Parts and joints as JSON:
++++++

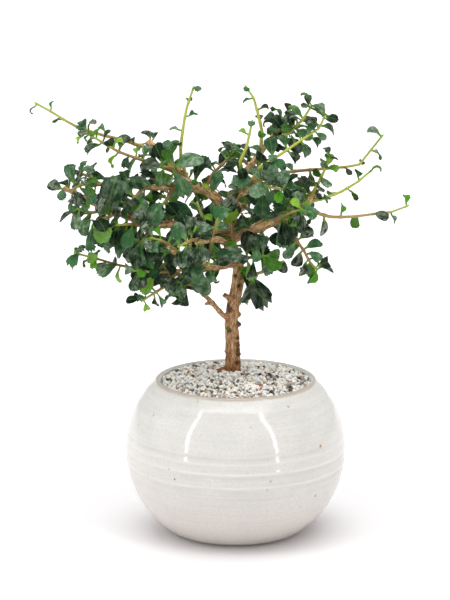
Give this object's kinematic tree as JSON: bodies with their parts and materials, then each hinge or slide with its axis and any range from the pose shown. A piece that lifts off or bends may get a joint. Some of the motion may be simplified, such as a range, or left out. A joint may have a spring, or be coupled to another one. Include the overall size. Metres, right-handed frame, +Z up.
{
  "type": "potted bonsai tree",
  "caption": "Small bonsai tree with a branching bark trunk and small dark leaves, rooted in grit-topped soil in a round glazed pot.",
  "frame": {"origin": "centre of the pot's flat underside, on the surface it stands on", "axes": "+Z up; X to the right and Y to the back as the tree is seen from its front, -Y"},
  "size_m": [0.2589, 0.1874, 0.3099],
  "materials": {
    "glaze": "gloss",
    "mesh": "matte",
    "soil": "matte",
    "grit": "matte",
    "bark": "matte",
    "leaf": "satin"
  },
  "bodies": {
    "root": {"pot": "glaze", "drainage_mesh": "mesh", "soil": "soil", "stone_grit": "grit", "trunk": "bark", "left_upper_limb": "bark", "centre_right_limb": "bark", "left_level_limb": "bark", "left_middle_limb": "bark", "front_left_limb": "bark", "low_limb": "bark", "right_inner_limb": "bark", "right_limb": "bark", "back_limb": "bark", "front_limb": "bark", "far_left_shoot": "leaf", "far_left_low_shoot": "leaf", "top_left_shoot": "leaf", "upper_left_spur": "leaf", "level_tip_spur": "leaf", "level_middle_spur": "leaf", "level_inner_spur": "leaf", "middle_tip_shoot": "leaf", "middle_low_shoot": "leaf", "middle_droop_shoot": "leaf", "middle_front_shoot": "leaf", "middle_hanging_spur": "leaf", "middle_back_shoot": "leaf", "lower_left_shoot": "leaf", "lower_left_hanging_shoot": "leaf", "lowest_left_shoot": "leaf", "low_tip_shoot": "leaf", "low_front_shoot": "leaf", "front_left_tip_shoot": "leaf", "front_left_top_spur": "leaf", "front_tip_shoot": "leaf", "front_low_shoot": "leaf", "front_rising_shoot": "leaf", "yellow_left_shoot": "leaf", "centre_left_shoot": "leaf", "yellow_centre_shoot": "leaf", "top_shoot": "leaf", "right_top_shoot": "leaf", "right_top_outer_shoot": "leaf", "centre_back_shoot": "leaf", "green_right_shoot": "leaf", "right_upper_shoot": "leaf", "right_inner_front_shoot": "leaf", "right_long_shoot": "leaf", "right_middle_shoot": "leaf", "yellow_right_shoot": "leaf", "right_front_shoot": "leaf", "right_back_shoot": "leaf", "right_drop_shoot": "leaf", "right_low_shoot": "leaf", "front_right_shoot": "leaf", "back_left_shoot": "leaf", "back_tip_shoot": "leaf", "back_right_shoot": "leaf", "back_rising_shoot": "leaf"}
  },
  "joints": []
}
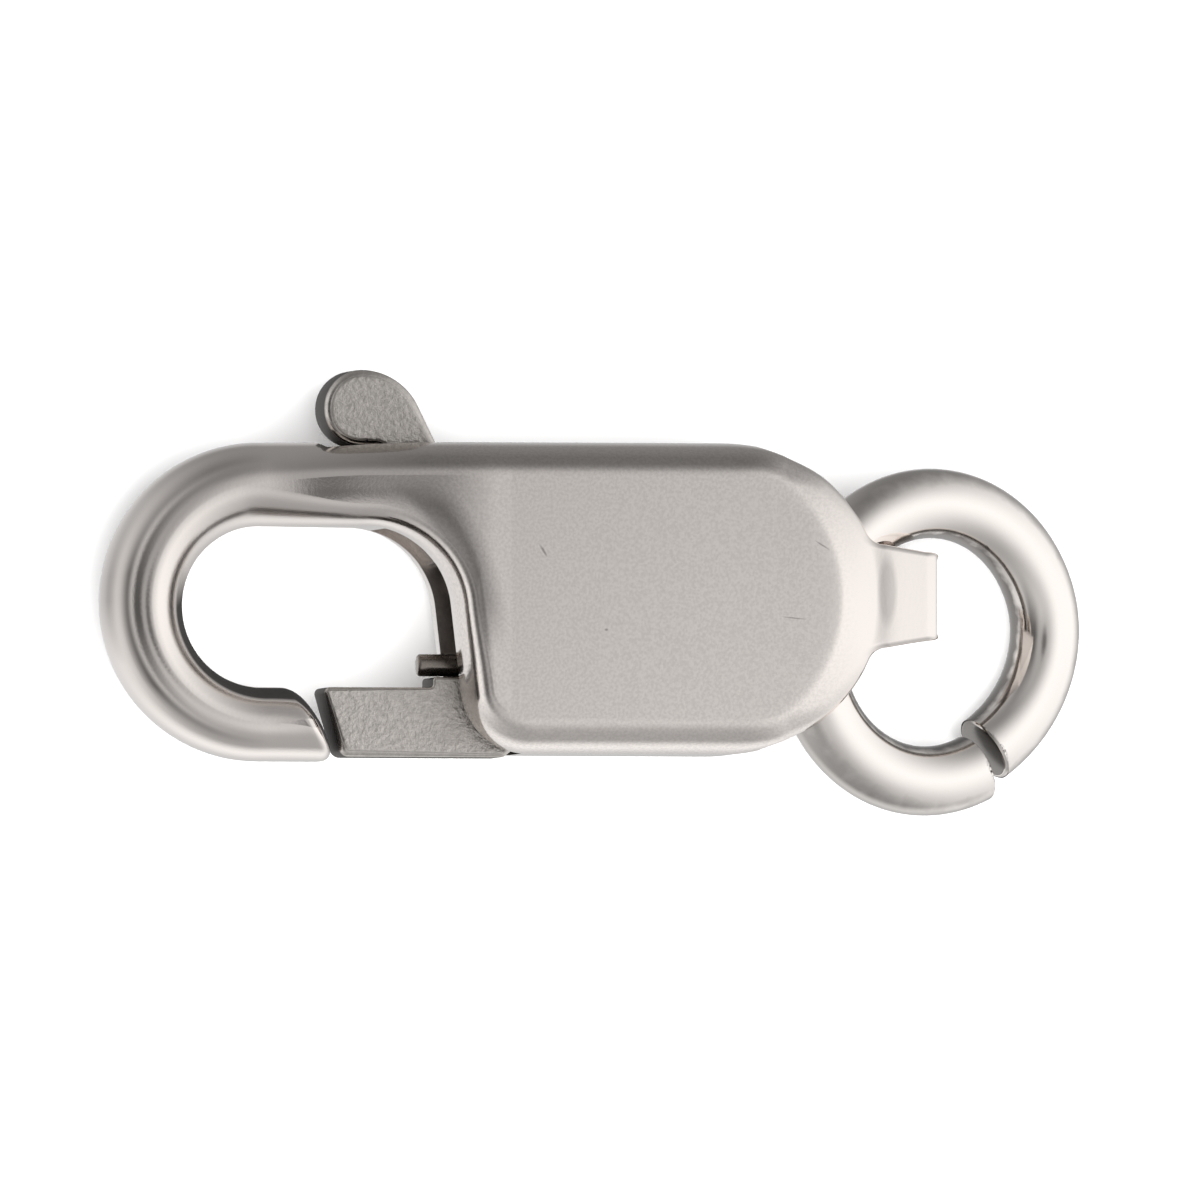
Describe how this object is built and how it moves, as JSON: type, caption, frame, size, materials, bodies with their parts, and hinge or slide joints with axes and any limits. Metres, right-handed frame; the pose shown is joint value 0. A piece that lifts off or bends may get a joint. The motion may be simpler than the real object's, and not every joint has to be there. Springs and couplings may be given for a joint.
{
  "type": "lobster clasp",
  "caption": "Lobster clasp: a hooked case with a sprung trigger gate, a thumb lug, and an open jump ring in its flattened tail loop.",
  "frame": {"origin": "on the outer face of the back cheek, on the trigger's pivot axis", "axes": "+X from the hook's nose to the tail, +Y towards the thumb lug, +Z out of the front cheek"},
  "size_m": [0.0145, 0.0064, 0.003],
  "materials": {
    "cast_silver": "tumble-polished sterling silver, satin on the flat cheeks",
    "stamped_silver": "matt, grainy stamped sterling silver with bright edges",
    "spring_steel": "drawn steel wire",
    "silver_wire": "drawn and polished sterling silver wire"
  },
  "bodies": {
    "clasp": {"body": "cast_silver", "pivot_pin": "spring_steel", "spring": "spring_steel"},
    "gate": {"trigger": "stamped_silver"},
    "ring": {"jump_ring": "silver_wire"}
  },
  "joints": [
    {"name": "gate_pivot", "type": "hinge", "parent": "clasp", "child": "gate", "pos_m": [0, 0, 0.0015], "axis": [0, 0, 1], "range_deg": [-21, 0], "stiffness_Nm_per_rad": 0.006, "springref_deg": 3.44, "deforming": ["spring"]},
    {"name": "ring_swing", "type": "hinge", "parent": "clasp", "child": "ring", "pos_m": [0.00342, 0.00094, 0.00197], "axis": [0, 1, 0], "range_deg": [-4, 28]}
  ]
}
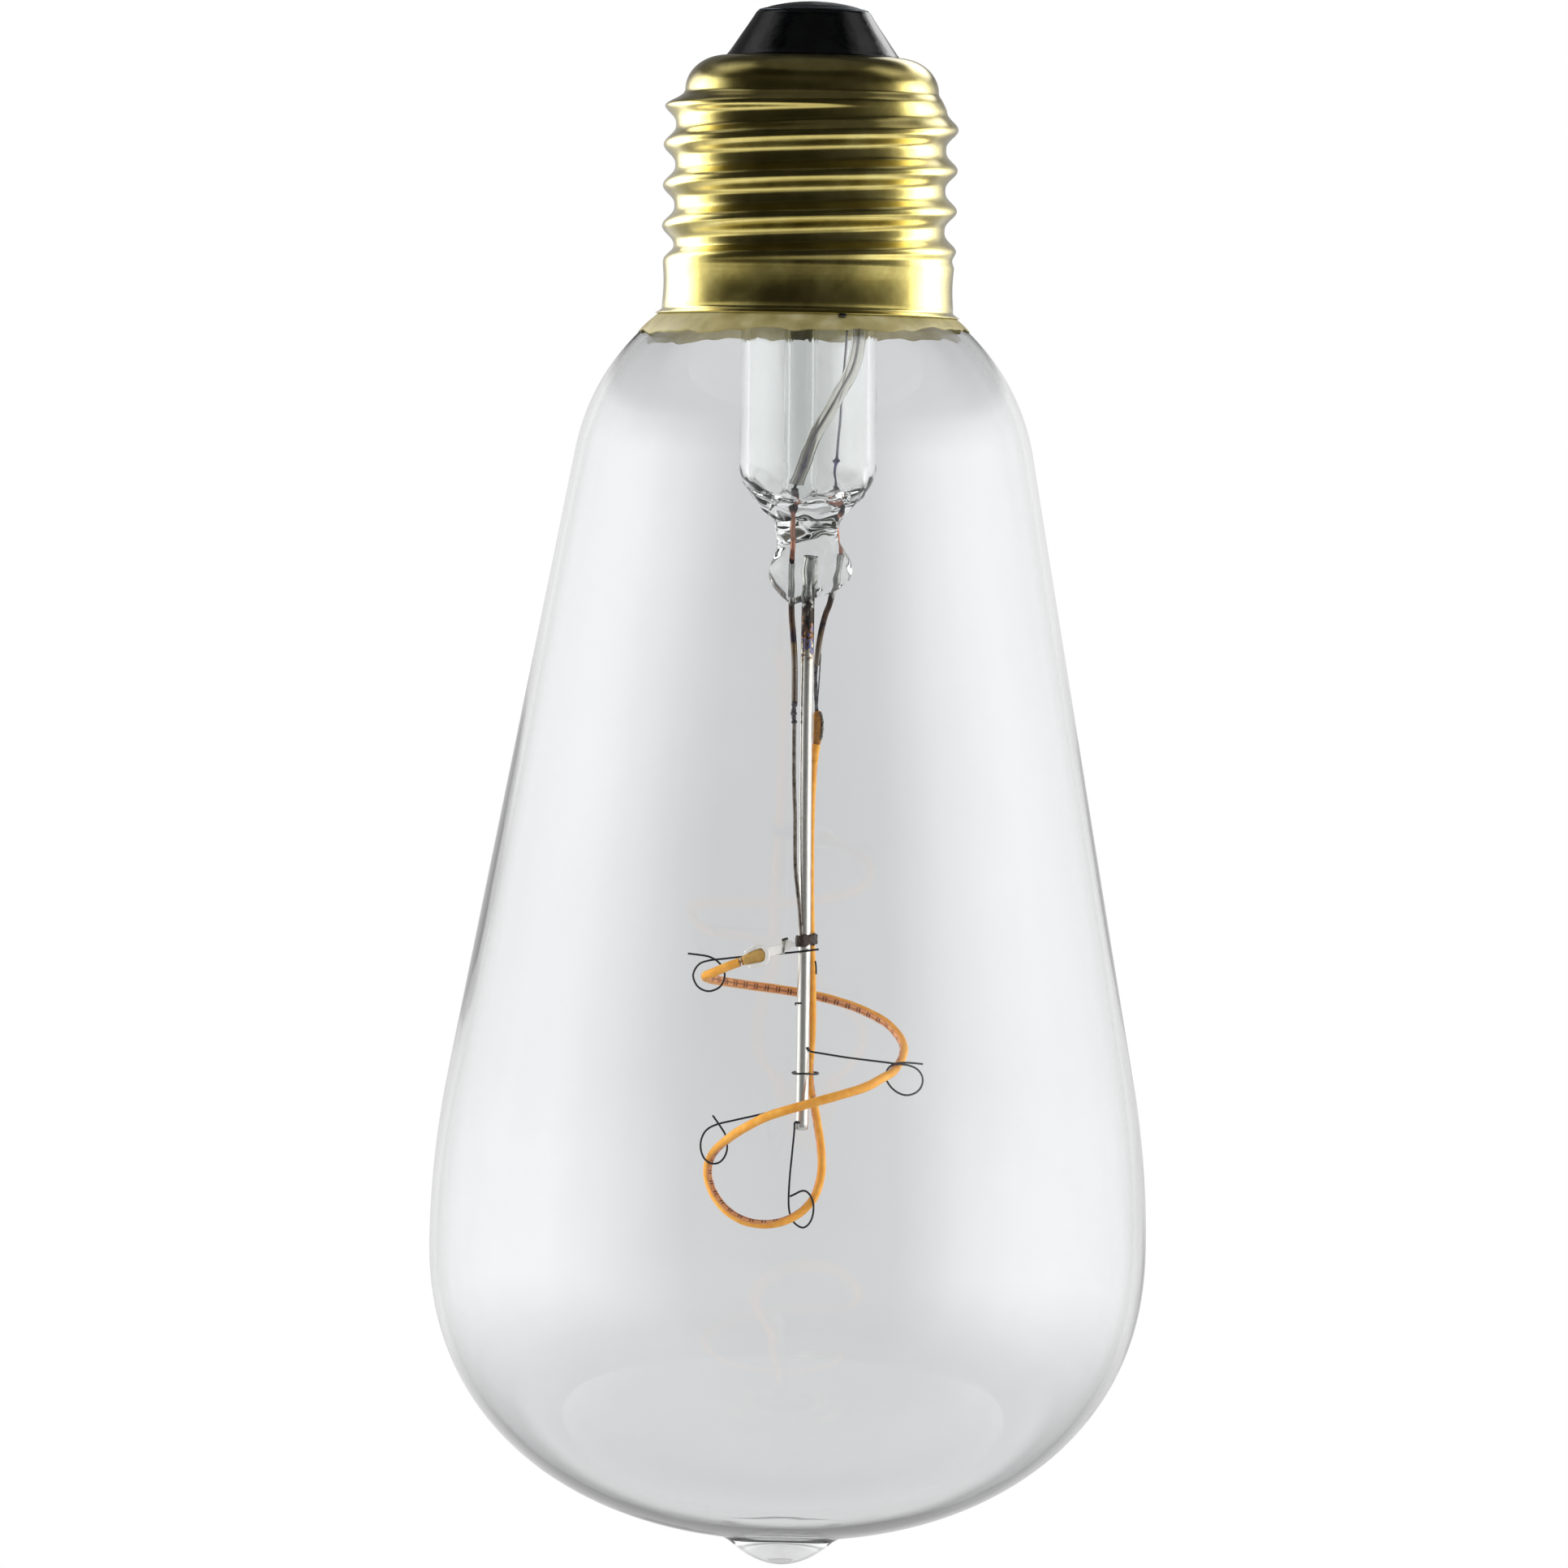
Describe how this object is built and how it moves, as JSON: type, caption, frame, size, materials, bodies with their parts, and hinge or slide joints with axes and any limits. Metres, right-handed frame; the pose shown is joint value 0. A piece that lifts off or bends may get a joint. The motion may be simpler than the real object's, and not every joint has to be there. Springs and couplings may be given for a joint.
{
  "type": "led filament bulb",
  "caption": "Clear glass filament bulb of tall Edison shape with a brass screw cap, a glass stem and one looped flexible LED filament held by wire hooks.",
  "frame": {"origin": "tip of the end contact, on the bulb's axis", "axes": "+Z along the axis, out of the cap and away from the glass; -Y towards the side seen in the picture"},
  "size_m": [0.064, 0.064, 0.1396],
  "materials": {
    "cap_brass": "rolled, lightly brushed",
    "cap_glass_black": "glossy black glass",
    "contact_steel": "blued steel",
    "solder": "dull solder",
    "weld": "dark weld",
    "cement": "matt tan cement",
    "board": "circuit board",
    "chip_body": "moulded",
    "capacitor_sleeve": "shrunk sleeve",
    "resistor_body": "lacquered",
    "tinned_wire": "tinned",
    "clear_glass": "clear blown glass",
    "stem_glass": "clear drawn glass",
    "pinch_glass": "pressed glass with a green tint",
    "lead_wire": "grey wire",
    "sleeve_film": "clear sleeve",
    "seal_copper": "copper clad",
    "burnt_wire": "heat darkened",
    "lower_wire": "drawn wire",
    "collar_dark": "dark wrap",
    "rod_nickel": "nickel plate, heat tinted near the glass",
    "filament_silicone": "orange silicone over chips",
    "filament_end": "dark amber moulding",
    "filament_end_light": "amber moulding",
    "tab_metal": "stamped tab",
    "clip_metal": "bright strip",
    "hook_wire": "blackened wire",
    "tie_wire": "grey wire"
  },
  "bodies": {
    "root": {"screw_shell": "cap_brass", "insulator": "cap_glass_black", "centre_contact": "contact_steel", "contact_solder": "solder", "rim_weld": "weld", "capping_cement": "cement", "driver_board": "board", "bridge_rectifier": "chip_body", "smoothing_capacitor": "capacitor_sleeve", "driver_chip": "chip_body", "fuse_resistor": "resistor_body", "contact_lead": "tinned_wire", "shell_lead": "tinned_wire", "glass_envelope": "clear_glass", "stem_flare": "stem_glass", "exhaust_tube": "stem_glass", "pinch_seal": "pinch_glass", "outer_lead_a": "lead_wire", "outer_lead_b": "lead_wire", "lead_sleeve": "sleeve_film", "seal_wire_a": "seal_copper", "seal_wire_b": "seal_copper", "inner_lead_a": "burnt_wire", "inner_lead_b": "burnt_wire", "lead_weld": "burnt_wire", "lower_lead_a": "lower_wire", "lead_collar": "collar_dark", "support_rod": "rod_nickel", "led_filament": "filament_silicone", "filament_end_upper": "filament_end", "filament_end_lower": "filament_end_light", "upper_tab": "tab_metal", "end_clip": "clip_metal", "clip_strap": "clip_metal", "hook_upper_left": "hook_wire", "hook_right": "hook_wire", "hook_lower_left": "hook_wire", "hook_bottom": "hook_wire", "tie_ring": "tie_wire"}
  },
  "joints": []
}
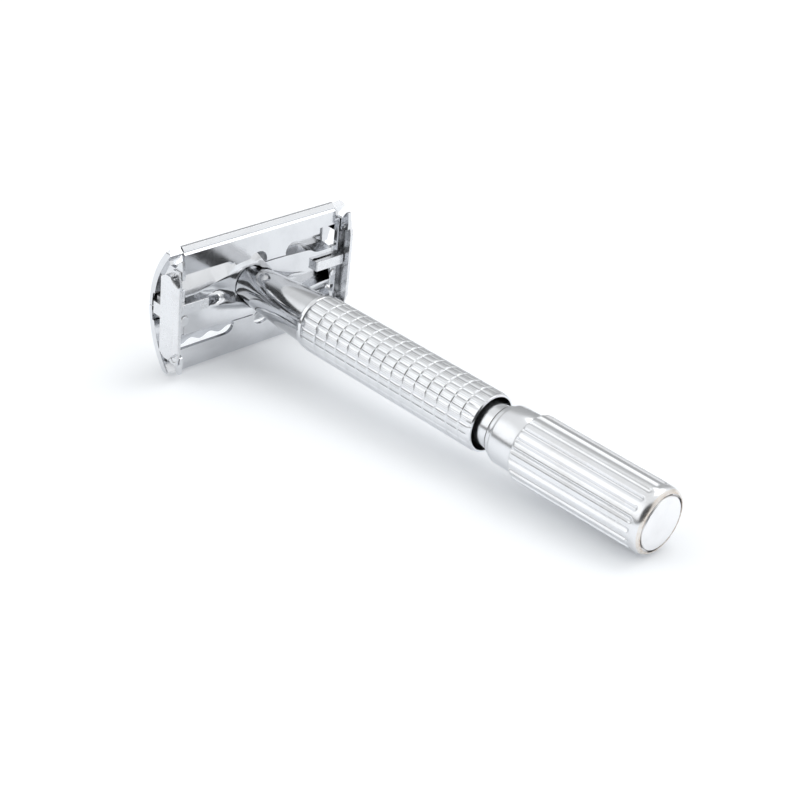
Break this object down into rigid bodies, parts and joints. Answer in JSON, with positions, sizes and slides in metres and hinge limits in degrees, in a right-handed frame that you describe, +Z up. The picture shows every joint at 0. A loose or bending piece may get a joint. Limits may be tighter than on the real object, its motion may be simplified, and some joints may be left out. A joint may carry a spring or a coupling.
{
  "type": "safety razor",
  "caption": "Twist-to-open double-edge safety razor with two hinged doors over a slotted guard, knurled handle tube and fluted turning knob.",
  "frame": {"origin": "middle of the resting razor's bounding box, on the table plane it lies on", "axes": "+X from the head towards the knob (the handle slopes 4 degrees down towards the knob), +Y along the head, +Z up"},
  "size_m": [0.1078, 0.046, 0.027],
  "materials": {
    "chrome_bright": "polished chrome plate, thin wear at the edges",
    "chrome_satin": "chrome plate with a fine satin grain",
    "chrome_knurled": "chrome plate over a pressed brick pattern of fine ridges",
    "steel_dark": "plain steel of the inner mechanism",
    "brass_rod": "turned brass",
    "aluminium_insert": "matt anodised disc"
  },
  "bodies": {
    "handle": {"spine": "chrome_bright", "guard_plate": "chrome_bright", "blade_seat": "steel_dark", "end_bracket_near": "chrome_satin", "end_bracket_far": "chrome_satin", "bracket_rivet_near": "chrome_bright", "bracket_rivet_far": "chrome_bright", "neck": "chrome_bright", "neck_ring": "chrome_bright", "handle_tube": "chrome_knurled", "drive_nut": "brass_rod"},
    "carrier": {"end_plate_near": "chrome_satin", "end_plate_far": "chrome_satin", "carrier_bar": "steel_dark", "push_rod": "brass_rod", "hinge_pin_upper_near": "steel_dark", "hinge_pin_lower_near": "steel_dark", "hinge_pin_upper_far": "steel_dark", "hinge_pin_lower_far": "steel_dark"},
    "upper_door": {"door_upper": "chrome_bright"},
    "lower_door": {"door_lower": "chrome_bright"},
    "knob": {"swivel_cup": "steel_dark", "drive_screw": "steel_dark", "knob_collar": "chrome_bright", "knob_grip": "chrome_satin", "knob_insert": "aluminium_insert"}
  },
  "joints": [
    {"name": "carrier_lift", "type": "slide", "parent": "handle", "child": "carrier", "axis": [-0.9976, 0, 0.0698], "range_m": [0, 0.0038]},
    {"name": "knob_turn", "type": "hinge", "parent": "carrier", "child": "knob", "pos_m": [0.03938, 0, 0.00733], "axis": [0.9976, 0, -0.0698], "range_deg": [0, 360]},
    {"name": "upper_door_hinge", "type": "hinge", "parent": "carrier", "child": "upper_door", "pos_m": [-0.04579, 0, 0.02221], "axis": [0, 1, 0], "range_deg": [0, 58]},
    {"name": "lower_door_hinge", "type": "hinge", "parent": "carrier", "child": "lower_door", "pos_m": [-0.04704, 0, 0.00445], "axis": [0, -1, 0], "range_deg": [0, 58]}
  ],
  "couplings": [
    {"joint": "knob_turn", "follows": "carrier_lift", "rad_per_m": 1653.5},
    {"joint": "upper_door_hinge", "follows": "carrier_lift", "rad_per_m": 266.39},
    {"joint": "lower_door_hinge", "follows": "carrier_lift", "rad_per_m": 266.39}
  ]
}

++++++

In the records above, how many lines include the string "that"? Answer with only the number.

4